Saturday, December 25, 2010

The twelve puzzles of Xmas


Turco, 1983

Mate in one

6 comments:

Anonymous said...

Merry Xmas. I think the answer is Nxc2# on the basis that knights and rooks can't lose a move therefore it's black to play. Or am I missing something?

PG

ejh said...

That's right, if a little truncated...care to elaborate?

Anonymous said...

Yes, it is Nxc2#. Let me try to put down some basic reasoning.
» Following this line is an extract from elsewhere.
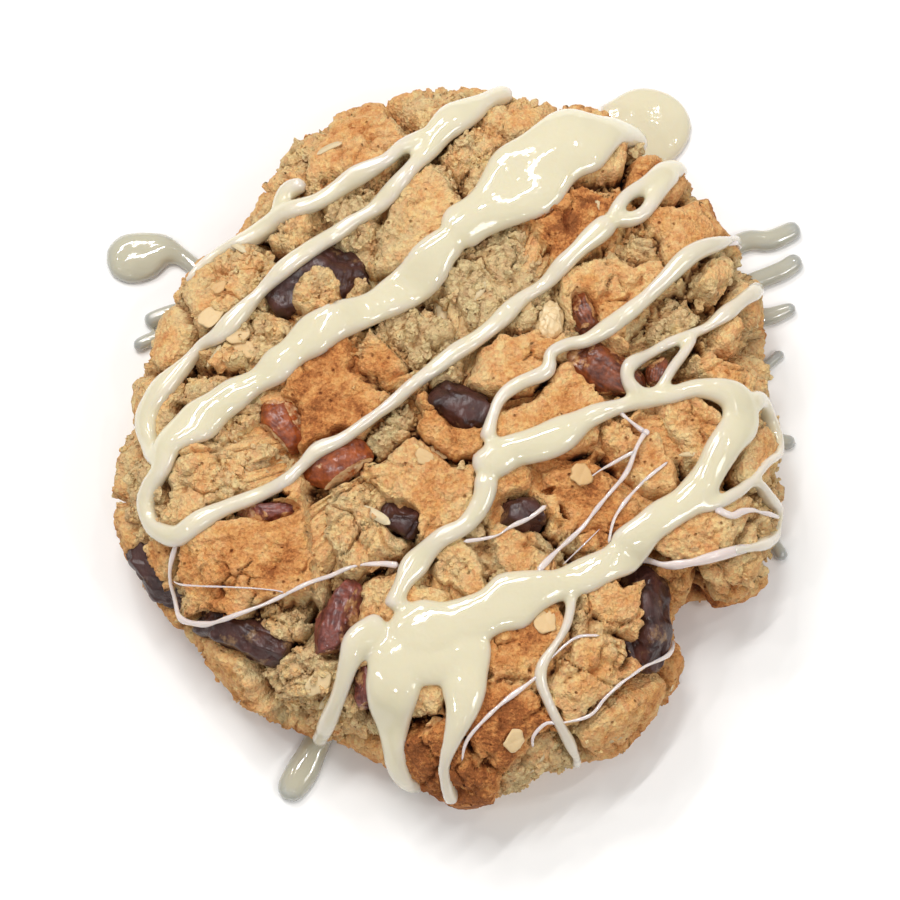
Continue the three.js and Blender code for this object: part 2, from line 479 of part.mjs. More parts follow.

The knight on a1 coming from b8 corresponds with the knight on h8 from g1, taking up the same number of ply.
The knight on d1 ex-b1 corresponds to the knight on e8 ex-g8, taking up the same number of ply.
The rooks on b1 and g8 both take one ply to get there.
The black king on d8 represents an odd one ply. Therefore it is Black to move and the solution is 1. ... Nxc2#.

Anonymous said...

It's a retrograde problem. Any sequence of moves leading to that position would result in it being black to move, as to reach the resulting position white would have had to make one more move than black.

PG

ejh said...

Yes, well done: although it would normally be White to move in problem, retro-analysis demonstrates that it cannot actually be White's move.

The problem was (apparently) originally published in diagrammes and my source for it was Angela Und Otto Janko: Retrograde Analysis Corner, A Retro Glossary, Mate in One.

Martin Smith said...

I'm sneaking round the back of ejh's puzzles to try and apply the aesthetic "elements" given by Levitt and Friedgood in their Secrets of Spectacular Chess 2nd ed. (2008). viz Paradox, Depth, Geometry, and Flow. To keep this comment short I'll give their definition of just one here, and the others on the puzzle/posts following.
"Geometry. Patterns, repetitions, echoes, ....the response might be 'Oh, what a pretty pattern!'...any striking pattern or special feature could be included..."

I reckon the Turco scores for Geometry - just look at that mirror position! Maybe Paradox as well: with two mates on offer "how can this be possible?" as L & F put it. But "Deep" or "Flowing"? Nah.